Big book No. 1, Wayne Grudem's Politics According to the Bible (Zondervan), shows how we should approach more than 50 specific issues. Politics-related books seeming to get the most publicity among Christian audiences this year are those of the riding-high religious left and those recommending a vacation from politics. Grudem systematically shows why biblically based good sense is superior to liberal nostrums. He also shows that the issues are too important to be met with a lazy-minded "plague on both your parties" reaction.
Big book No. 2 belies the saying that "you can't tell a book by its cover." The cover of Paul Kengor's Dupes: How America's Adversaries Have Manipulated Progressives for a Century (ISI, 2010) shows President Jimmy Carter and the late Soviet dictator Leonid Brezhnev in the process of exchanging cheek kisses. Over nearly 600 well-researched pages, Kengor shows how liberal icons like John Dewey, Franklin Roosevelt, Walter Cronkite, and others, along with a long line of Hollywood actors, were dupes for Communism; Lenin called such folks "useful idiots."
The parallels between Soviet-appeasers of the past and Islamist-appeasers of the present are clear. We could use clear speaking of the kind Ronald Reagan offered in 1981 when Cronkite and others took issue with his tough "opinion" regarding Soviet leaders. Reagan replied, "I don't have to offer my opinion. They have told us where they're going again and again. They have told us their goal is the Marxian philosophy of world revolution and a single, one-world Communist state, and that they're dedicated to that."
Grudem and Kengor have done excellent work. But my jaw drops when I look at the eight beautiful volumes already produced by the Christian History Project and SEARCH, the Society to Explore and Record Christian History. The eight are part of a projected 12-volume series titled The Christians: Their First Two Thousand Years. (Volume 9 is scheduled to come out Nov. 15.) This is solid history told the way history should be written, with sound and fury signifying something vital about the drama God has produced.

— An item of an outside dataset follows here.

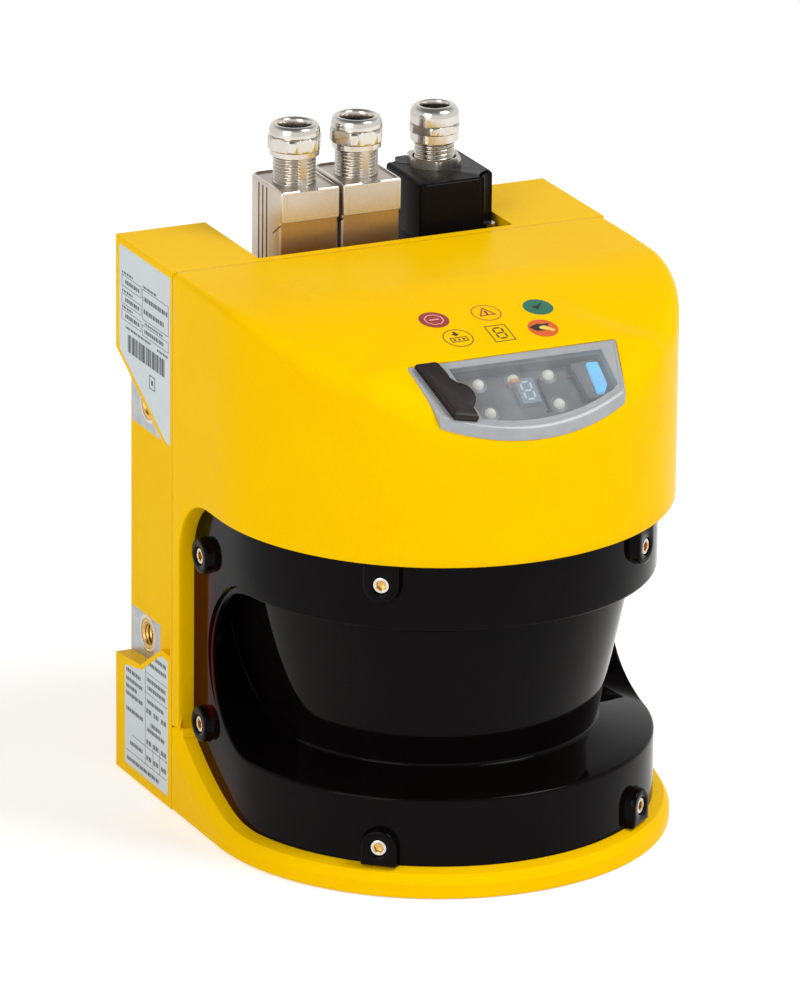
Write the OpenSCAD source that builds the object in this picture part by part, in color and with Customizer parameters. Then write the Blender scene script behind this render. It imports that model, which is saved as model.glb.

The writing is lively and the characters are vivid. That's unusual in history-writing these days, where pedantry often trumps poetry and life seems like a treadmill. But on my treadmill I've been reading volume eight and learning more about Dante, the Black Death, the "Babylon captivity" of the Roman Catholic Church, Czech hero John Hus, Joan of Arc, the fall of Constantinople, Spain under Christian leaders, the voyages of discovery (most notably the journeys of Christopher Columbus), the Italian Renaissance, and the decline of the papacy.
The writing is like that of Barbara Tuchman and other thoughtful popularizers. Writers develop many sub-themes, but they tie into the central message of this volume: "amid its splendors, night falls on medieval Christianity." The graphics are terrific: lots of color, lots of explanatory maps in each large-format, 288-page, hardbound volume. It's a remarkable achievement among the thorns and thistles of publishing.
The founder and general editor of the project is Ted Byfield, a Canadian journalist and magazine publisher born in 1929. Listed writers include Charlotte Allan, Vincent Carroll, Frederica Mathewes-Green, David Shiflett, Gary Thomas, Joe Woodard, and others. This is Byfield's crowning achievement, but crowns are expensive: Series publication stopped after volume six when the money ran out. Happily, contributions have started the presses again.
The problem for potential readers is also cost: Each book is $45, with some discounts for ordering the whole series or multiple copies of a volume (see www.thechristians.ca). I can't vouch for every chapter of every volume, but from what I've seen, church and school libraries, or homeschool co-ops, should make the investment whenever they can.